What shocked me even more was that my kitchen table, which contained the candles I was making for friends, a cooking book that my sister had given me, the poem that I had been writing, the flowers that I had picked earlier from the garden, my travel books were all in tact. The table had ‘floated’ in the water, and came back down as if nothing had touched it. That was an altar and representation of me. It had survived the storm. I cried that day, not for the TVs or the material objects, but for the sentimental things that I lost. All of my pictures, trinkets from my travels, keep sakes from loved ones, and the poetry and writing that I had kept since childhood. I found the writing in a pile next to my bedroom door. It was soaked through and through. I kept the pile, and the next day to my dismay, someone had put it out on the yard. When I saw it, the papers were flying all around. I picked up one by one and put them out to dry. I still have that pile of poetry and am typing it out to tell my story. This changed my writing forever. I now don’t want to keep it to myself. I realized that I have a gift and I must share it and help others.
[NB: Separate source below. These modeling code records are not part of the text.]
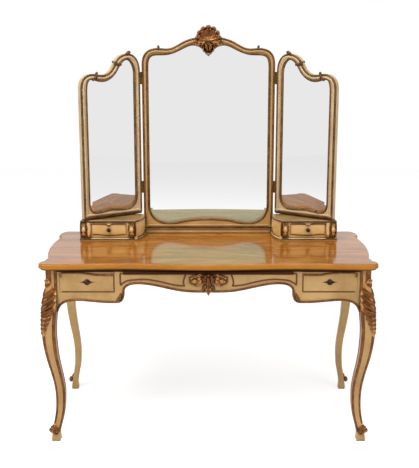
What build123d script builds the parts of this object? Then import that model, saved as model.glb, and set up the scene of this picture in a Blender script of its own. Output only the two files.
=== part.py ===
from build123d import *
import os
from math import cos, degrees, radians, sin

# A poudreuse: a lady's dressing table in the Louis XV manner, painted and parcel gilt,
# with two frieze drawers, a triple mirror and two trinket boxes on the top.
# Millimetres. +Z is up, the front faces -Y, and the origin is on the floor below the
# middle of the table top. Right is +X, seen from the front. Pieces that come in pairs
# are drawn for the right and mirrored for the left.

# Table top
table_height = 760
top_thickness = 26
top_half_length = 680  # middle to the ears at the back
top_half_depth = 315  # middle to the bow of the front edge, and to the straight back edge
bow_half_width = 344  # of the front edge's middle
front_tip_inset = 13  # how much shorter the front is at each end than the ears
top_edge_round = 8
top_step_height = 7  # of the narrower lower part of the edge
top_step_inset = 6

# Legs: a square post under the top, then a cabriole below it
post_size = 44
post_end_inset = 56  # of the posts' middles from the top's ends
post_front_inset = 50
post_back_inset = 44
post_height = 80  # from the top to the start of the knee
leg_corner = 5
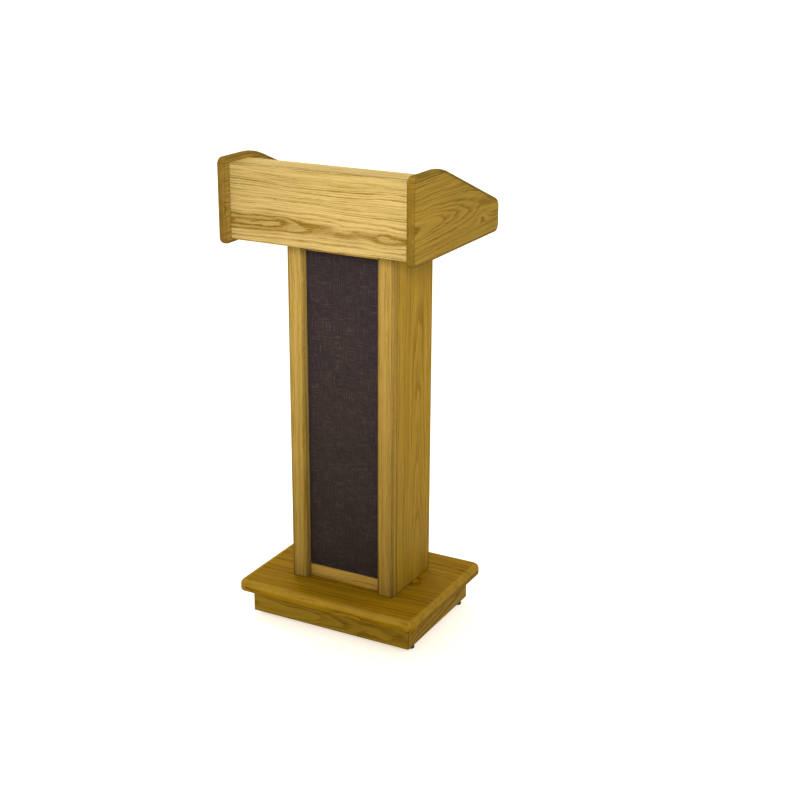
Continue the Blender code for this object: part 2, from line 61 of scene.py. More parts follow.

My friend’s family along with my parents helped me with the five day clean up. I washed what I could, and immediately went back to work the following week. Exhausted, and drained. My spirit had taken a huge blow. Then, people started coming out to help me from all areas of my life. I received money, cards, gifts of all sorts from friends and even strangers who heard about my situation. Friends started putting down their credit cards to help me buy stuff like pots and pans, mattresses, food, clothes, and even socks. I went around for a month feeling completely displaced. I wanted my pillow. I had nightmares for about two months that I was drowning or that tsunamis were coming at me. Apparently this happens to people who go through this sort of nature related catastrophes. My Dr. was concerned because my health wasn’t good. The stress that I was under was immense.

However, the love that I got from those that cared to come help me was just as huge. They helped me heal, and rebuild my life. I believe that whatever I had done for others in my life was being repaid. I know that without them, I would not have recuperated everything. I was receiving love in all types of forms. I was changed once again.

I don’t take anyone or anything for granted. When I give love to those that deserve it, I do it as if it’s our last day together. My relationship with the spiritual side of me has strengthened, and I am now sharing this with others. Hence this blog was born. The flood waters took the old Yexenia, and a new one had to get up the next day and continue with life. Without help from my angels, and those that love me, I would not be able to tell this story.

4 thoughts on “My Hurricane Sandy Story

  1. I love and am inspired by your testimony on so many levels. The angels are always watching and when we ask them to step in, they do. We just have to remember we’re not alone and to ask.

  2. Thank you for this story. Those of us that are not living this easily forget and think every one is fine because it’s not on the news.